Luft and her team began planting the seeds soon after, with surveys and focus groups aimed at gauging interest and needs regarding The Fourth R from students, educators and administrators in the Dominican Republic.

In the following years, these consultations drew insight from more members of the community, such as parents, religious leaders, lawyers and health care providers, in order to better understand how to implement the program in a new country.

“We found that everybody is working on violence prevention in some way because it’s a huge priority in the country,” Luft added.

From dream to reality

Once the groundwork was laid, Luft’s dream of launching The Fourth R in the Dominican Republic came closer to reality, thanks to new support from UTMB and the United States Embassy.

In May, Luft’s team in the Dominican Republic hosted a four-day adaptation workshop. Attendees included the Dominican Republic’s Ministry of Education, those who helped lead the implementation of the program in Nicaragua and the U.S., along with Crooks and Hughes.

Heidi Luft (sitting on the right at the table) is joined by colleagues during the start of May’s four-day adaptation workshop.

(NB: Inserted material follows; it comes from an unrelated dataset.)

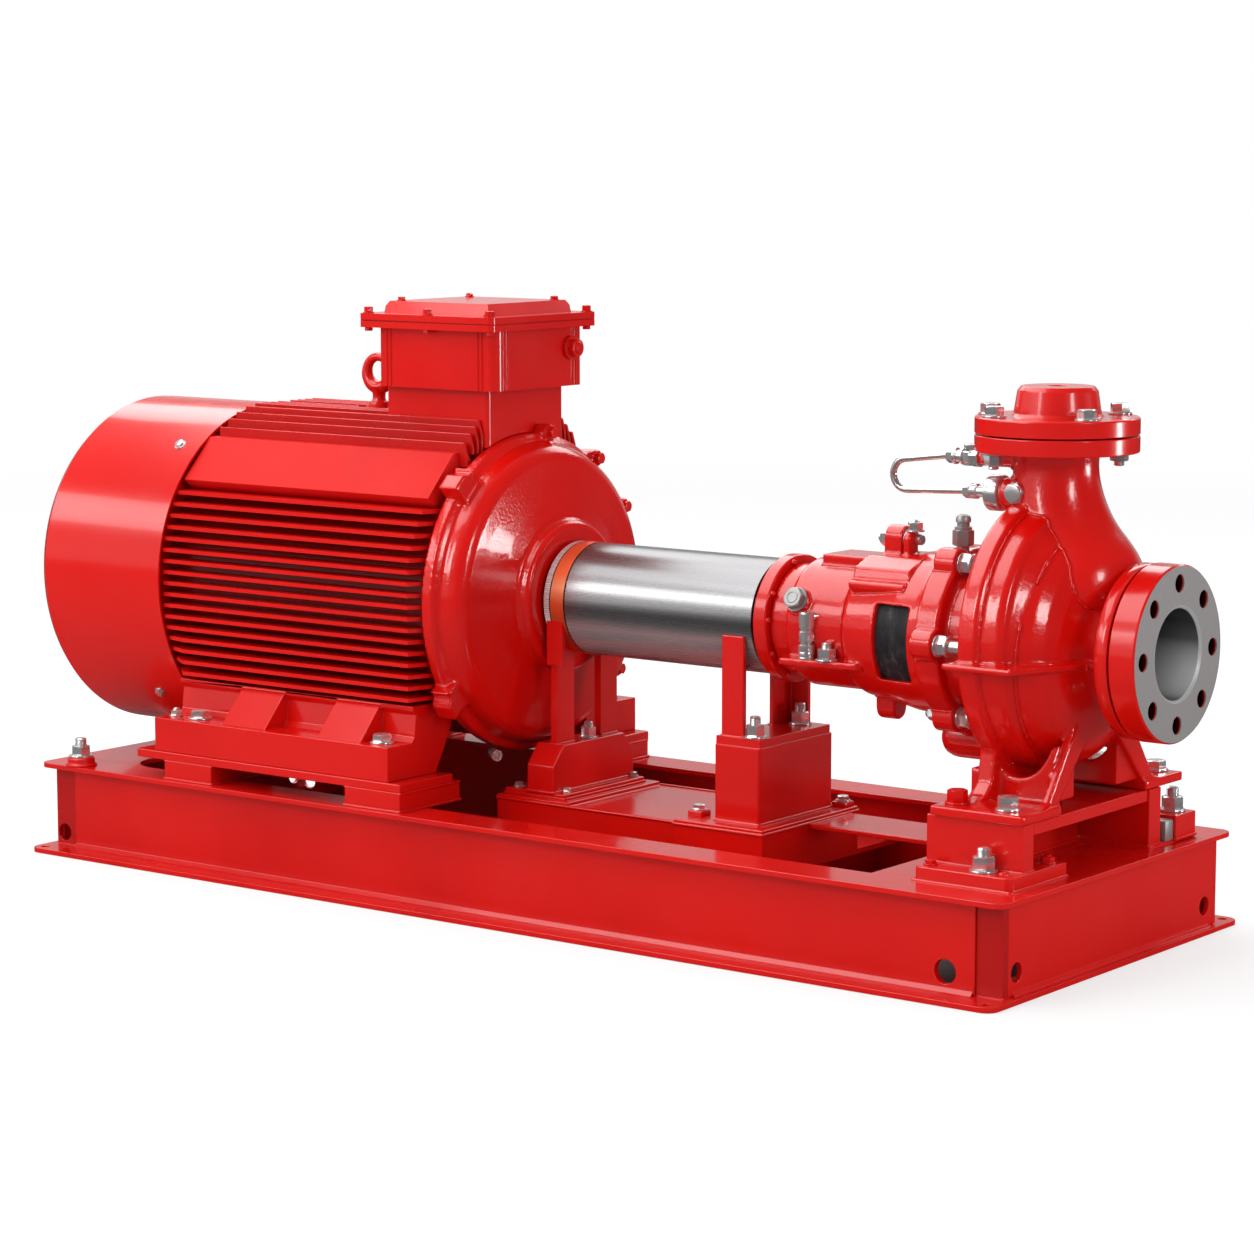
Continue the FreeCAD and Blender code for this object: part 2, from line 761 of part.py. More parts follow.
def pump_feet():
    low = pump_foot_low
    high = low + pump_foot_thick
    middle = shaft_height - 60.0
    plate = box(742, 893, -228, -120, low, high)
    post = prism_x([(-186, high), (-158, high + 8), (-142, high + 24), (-134, middle - 70),
                    (-120, middle), (-40, middle), (-40, high + 40), (-100, high)], 766, 792)
    strut = prism_x([(-168, high), (-150, high + 4), (-52, middle - 8), (-36, middle - 8),
                     (-36, middle - 60), (-120, high)], 874, 887)
    bowl = high + foot_web_rise
    web = prism_y([(786, high), (786, bowl + 34), (796, bowl + 10), (810, bowl + 1),
                   (824, bowl), (840, bowl + 4), (854, bowl + 14), (866, bowl + 30),
                   (876, bowl + 50), (876, high)], -122, -60)
    back_rib = box(744, 770, -122, -66, high, high + foot_rib_rise)
    foot = fused([plate, post, strut, web, back_rib])
    solid = fused(volute())
    foot = max(foot.cut(solid).Solids, key=lambda s: s.Volume)
    return both_sides(foot)


def front_pedestal():
    step = base_height + 20.0
    plate = rounded_uprights(box(737, 895, -261, -109, base_height, step), 12,
                             lambda x, y: y < -260)
    block = box(733, 890, -220, -191, step, pump_foot_low)
    return fused([plate, block])


def rear_pedestal():
    plate = box(737, 895, 125, 261, base_height, 150)
    post = box(737, 893, 129, 163, 150, pump_foot_low)
    block = box(846, 900, 197, 257, 150, 185)
    rest = box(737, 760, 163, 222, 150, pump_foot_low)
    return fused([plate, post, block, rest])


def foot_channel():
    top = box(745, 890, -191, 129, pump_foot_low - 18, pump_foot_low)
    web = box(766, 778, -105, 125, base_height, pump_foot_low - 18)
    return fused([top, web])


def build():
    beam = long_beam()
    return {
        "front_beam": beam,
        "rear_beam": mirrored(beam),
        "pump_end_beam": end_beam(deck_edge),
        "motor_end_beam": motor_end_beam(),
        "corner_webs": corner_webs(),
        "cross_members": cross_members(),
        "center_deck": center_deck(),
        "right_plinth": right_plinth(),
        "tie_plate": tie_plate(),
        "stud_bosses": stud_bosses(),
        "motor_spacers": motor_spacers(),
        "sole_plates": sole_plates(),
        "motor_feet": motor_feet(),
        "motor_frame": motor_frame(),
        "fan_cover": fan_cover(),
        "drive_end_shield": drive_end_shield(),
        "terminal_box_neck": neck_block(),
        "terminal_box": terminal_box(),
        "terminal_box_lid": terminal_box_lid(),
        "cable_plug": cable_plug(),
        "lifting_eye": lifting_eye(),
        "coupling_guard": coupling_guard(),
        "guard_band": guard_band(),
        "coupling": coupling(),
        "left_saddle": left_saddle(),
        "left_posts": left_posts(),
        "right_pedestal": right_pedestal(),
        "right_posts": right_posts(),
        "bearing_cover": bearing_cover(),
        "bearing_housing": bearing_housing(),
        "window_mesh": window_mesh(),
        "housing_plugs": housing_plugs(),
        "oiler": oiler(),
        "casing_cover": casing_cover(),
        "drain_boss": drain_boss(),
        "pump_casing": pump_casing(),
        "suction_flange": suction_flange(),
        "discharge_flange": discharge_flange(),
        "companion_flange": companion_flange(),
        "flush_pipe": flush_pipe(),
        "flush_fittings": flush_fittings(),
        "pump_feet": pump_feet(),
        "front_pedestal": front_pedestal(),
        "rear_pedestal": rear_pedestal(),
        "foot_channel": foot_channel(),
    }


os.makedirs("parts", exist_ok=True)
for name, shape in build().items():
    box_now = shape.BoundBox
    print(name, len(shape.Solids), shape.isValid(), round(shape.Volume / 1e6, 2),
          [round(v) for v in (box_now.XMin, box_now.XMax, box_now.YMin, box_now.YMax,
                              box_now.ZMin, box_now.ZMax)])
    shape.exportStep("parts/" + name + ".step")
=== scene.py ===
import math
import bmesh
import bpy
from mathutils import Matrix, Vector, noise


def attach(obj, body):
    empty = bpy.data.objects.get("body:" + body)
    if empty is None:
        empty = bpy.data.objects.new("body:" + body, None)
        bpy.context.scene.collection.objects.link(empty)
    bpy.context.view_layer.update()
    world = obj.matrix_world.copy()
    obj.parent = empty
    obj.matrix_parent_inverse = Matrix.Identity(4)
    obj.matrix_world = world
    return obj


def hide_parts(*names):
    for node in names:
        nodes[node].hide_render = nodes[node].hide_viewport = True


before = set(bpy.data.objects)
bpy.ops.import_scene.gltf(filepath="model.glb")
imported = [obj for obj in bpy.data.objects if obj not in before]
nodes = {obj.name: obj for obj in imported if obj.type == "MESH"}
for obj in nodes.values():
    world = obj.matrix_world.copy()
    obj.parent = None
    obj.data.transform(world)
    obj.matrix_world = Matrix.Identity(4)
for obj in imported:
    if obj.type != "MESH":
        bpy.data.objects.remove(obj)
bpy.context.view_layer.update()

scene = bpy.context.scene
mm = 0.001
shaftHigh = 455  # the shaft's height in mm
shaftZ = shaftHigh * mm
toPump, toMotor = (1, 0, 0), (-1, 0, 0)
upward, downward = (0, 0, 1), (0, 0, -1)
print("frame loaded:", len(nodes), "nodes")


# One wrapped socket, so that shader sums read as sums
class Wire:
    def __init__(self, paint, socket):
        self.paint = paint
        self.socket = socket

    def maths(self, operation, other=None, flip=False, clamp=False):
        pair = [self] if other is None else ([other, self] if flip else [self, other])
        return self.paint.add("ShaderNodeMath", {"operation": operation, "use_clamp": clamp},
                              dict(enumerate(pair)))

    def __add__(self, other):
        return self.maths("ADD", other)

    __radd__ = __add__

    def __sub__(self, other):
        return self.maths("SUBTRACT", other)

    def __rsub__(self, other):
        return self.maths("SUBTRACT", other, flip=True)

    def __mul__(self, other):
        return self.maths("MULTIPLY", other)

    __rmul__ = __mul__

    def __gt__(self, other):
        return self.maths("GREATER_THAN", other)

    def __lt__(self, other):
        return self.maths("LESS_THAN", other)

    def __abs__(self):
        return self.maths("ABSOLUTE")

    def between(self, low, high):
        return (self > low) * (self < high)

    def root(self):
        return self.maths("SQRT")

    def clamped(self):
        return self.maths("ADD", 0.0, clamp=True)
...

Four schools in Santo Domingo have been selected to host a pilot version of The Fourth R, with the curriculum being taught to a Grade 7 class starting in September.

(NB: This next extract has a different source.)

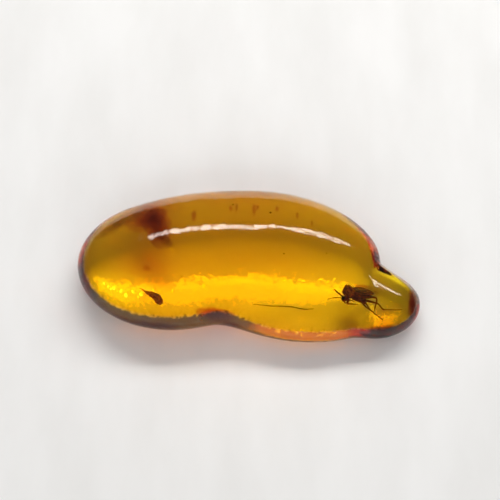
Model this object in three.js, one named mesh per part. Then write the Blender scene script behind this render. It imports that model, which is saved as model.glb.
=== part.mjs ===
// A polished pebble of amber, lying on its flat base. Millimetres, +Z up, +X towards the small end drop.
// The origin is on the base plane, under the middle of the pebble's box.
import * as THREE from 'three';
import { mergeVertices } from 'three/addons/utils/BufferGeometryUtils.js';

// The flows of resin that ran together, as ellipsoids: middle, half sizes, turn about +Z in degrees, and
// how far from the seam each one rounds into those before it.
const FLOWS = [
  { name: 'blunt end', middle: [-5.35, -0.8, 1.8], half: [6.65, 4.92, 2.9], turn: 0, seam: 0 },
  { name: 'body', middle: [1.15, 0.15, 1.8], half: [8, 4.72, 2.9], turn: -8.5, seam: 2 },
  { name: 'front foot', middle: [4.2, -3.62, 1.35], half: [6.1, 2.85, 2.05], turn: 0, seam: 1.4 },
  { name: 'end drop', middle: [8.6, -3.55, 1.2], half: [3.25, 2.6, 1.8], turn: 0, seam: 0.3 },
];
const BASE_ROUNDING = 0.35; // half the height over which the side turns into the flat base

// The grid that is drawn onto the surface, as segments of a box along X, Y and Z.
const GRID = [44, 22, 16];
const CORE = { half: [11.2, 4.6, 3.2], middle: [0, -0.2, 2.7], spine: 7.4 };
const REACH = 2.5; // furthest surface, as a multiple of the distance from the spine to the core's skin
const HALVINGS = 40;

// The signed distance, nearly, from a point to one ellipsoid.
function toFlow(point, flow) {
  const turn = THREE.MathUtils.degToRad(flow.turn);
  const x = point.x - flow.middle[0];
  const y = point.y - flow.middle[1];
  const z = point.z - flow.middle[2];
  const local = new THREE.Vector3(
    x * Math.cos(turn) + y * Math.sin(turn),
    y * Math.cos(turn) - x * Math.sin(turn),
    z,
  );
  const half = new THREE.Vector3(...flow.half);
  const scaled = local.clone().divide(half);
  const steep = scaled.clone().divide(half).length();
  const size = scaled.length();
  return steep > 1e-9 ? (size * (size - 1)) / steep : -Math.min(...flow.half);
}

// Two distances joined so that the seam between the shapes is rounded.
function roundedUnion(a, b, seam) {
  const share = Math.max(seam - Math.abs(a - b), 0) / seam;
  return Math.min(a, b) - (share * share * seam) / 4;
}

function toSurface(point) {
  const [first, ...others] = FLOWS;
  return others.reduce(
    (nearest, flow) => roundedUnion(nearest, toFlow(point, flow), flow.seam),
    toFlow(point, first),
  );
}

// Heights below the base plane become 0, with a rounded turn from the side into the base.
function rested(height) {
  if (height <= -BASE_ROUNDING) return 0;
  if (height >= BASE_ROUNDING) return height;
  return (height + BASE_ROUNDING) ** 2 / (4 * BASE_ROUNDING);
}

// The point where the line from the spine through the core's skin leaves the pebble.
function onSurface(unit) {
  const core = new THREE.Vector3(...CORE.middle);
  const skin = unit.clone().multiply(new THREE.Vector3(...CORE.half)).add(core);
  const spine = new THREE.Vector3(CORE.spine * unit.x, 0, 0).add(core);
  const out = skin.clone().sub(spine);
  let inner = 0;
  let outer = REACH;
  for (let i = 0; i < HALVINGS; i += 1) {
    const share = (inner + outer) / 2;
    if (toSurface(spine.clone().addScaledVector(out, share)) < 0) inner = share;
    else outer = share;
  }
  const found = spine.clone().addScaledVector(out, inner);
  found.z = rested(found.z);
  return found;
}

function pebbleGeometry() {
  const box = new THREE.BoxGeometry(2, 2, 2, ...GRID);
  box.deleteAttribute('normal');
  box.deleteAttribute('uv');
  const geometry = mergeVertices(box);
  const place = geometry.getAttribute('position');
  const even = (value) => Math.tan((value * Math.PI) / 4);
  for (let i = 0; i < place.count; i += 1) {
    const unit = new THREE.Vector3().fromBufferAttribute(place, i);
    unit.set(even(unit.x), even(unit.y), even(unit.z)).normalize();
    const point = onSurface(unit);
    place.setXYZ(i, point.x, point.y, point.z);
  }
  geometry.computeBoundingBox();
  const middle = geometry.boundingBox.getCenter(new THREE.Vector3());
  geometry.translate(-middle.x, -middle.y, 0);
  geometry.computeVertexNormals();
  return geometry;
}

const amberFinish = new THREE.MeshStandardMaterial({
  color: new THREE.Color(0.85, 0.5, 0.06),
  roughness: 0.08,
  metalness: 0,
});

const pebble = new THREE.Mesh(pebbleGeometry(), amberFinish);
pebble.name = 'amber_pebble';

const part = new THREE.Group();
part.add(pebble);

export default part;
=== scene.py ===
import math
import bpy
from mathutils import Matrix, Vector, noise


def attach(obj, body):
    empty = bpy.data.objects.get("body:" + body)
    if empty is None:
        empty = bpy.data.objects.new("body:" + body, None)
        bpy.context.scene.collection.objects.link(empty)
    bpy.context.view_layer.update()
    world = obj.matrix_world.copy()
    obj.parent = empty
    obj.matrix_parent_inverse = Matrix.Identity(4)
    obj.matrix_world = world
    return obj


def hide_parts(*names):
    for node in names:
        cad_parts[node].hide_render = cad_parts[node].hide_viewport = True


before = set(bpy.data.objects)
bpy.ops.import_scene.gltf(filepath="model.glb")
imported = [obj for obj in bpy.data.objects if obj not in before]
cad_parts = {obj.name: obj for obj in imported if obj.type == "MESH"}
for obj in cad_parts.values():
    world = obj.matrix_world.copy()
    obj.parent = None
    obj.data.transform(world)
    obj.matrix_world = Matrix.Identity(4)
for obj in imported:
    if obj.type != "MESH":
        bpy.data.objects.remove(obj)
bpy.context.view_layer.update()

# Places and sizes are in millimetres, as along (X), across (Y) and up (Z). Turns are in degrees about up.
MM = 0.001
DEEP = 2.15   # how high above the table the gnat lies in the amber
scene = bpy.context.scene


# ---------- bench helpers ----------

def at(x, y, z):
    """A place given in millimetres."""
    return Vector((x, y, z)) * MM


def on_bench(name):
    """The new primitive, named."""
    piece = bpy.context.object
    piece.name = name
    piece.data.name = name
    return piece


def select_only(piece):
    bpy.ops.object.select_all(action="DESELECT")
    piece.select_set(True)
    bpy.context.view_layer.objects.active = piece


def edit_all(piece):
    select_only(piece)
    bpy.ops.object.mode_set(mode="EDIT")
    bpy.ops.mesh.select_all(action="SELECT")


def done_editing():
    bpy.ops.object.mode_set(mode="OBJECT")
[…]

The schools were selected based on their unique environments. One school, for example, is identified as being highly vulnerable for adolescent risk behaviours, whereas another school is identified as being very religious-oriented.

“We just wanted to get a taste of what some of the different barriers might be, and also how initial effectiveness might look differently depending on the school,” Luft added.

As the school year rolls on, the pilot will be under intense scrutiny from Luft and her team.

This includes asking students, teachers and others involved with delivering the curriculum for feedback after each module. The team will also be examining their own implementation strategies within the school communities.

“There’s a lot built in to troubleshoot as we go and to figure out what we need to change for the next scale up of the adaptation in order to make sure it run smoothly,” Luft said.

Luft hopes this work will prove The Fourth R can be effectively implemented in the country's schools and positively impact the health and wellbeing of Dominican youth, eventually leading to the Ministry of Education supporting use of the program in all public schools.

This project also has the potential to serve as a model for other international adaptation efforts, according to Crooks, The Fourth R founding partner and director of CSMH.

“Most of the evidence about effective teen dating violence prevention approaches has been developed and tested in the global north,” said Crooks.

“We shouldn’t assume that these interventions can be parachuted into other cultures and communities, and Dr. Luft’s thoughtful, partner-engaged approach has the potential to combine evidence-informed programming and local expertise.”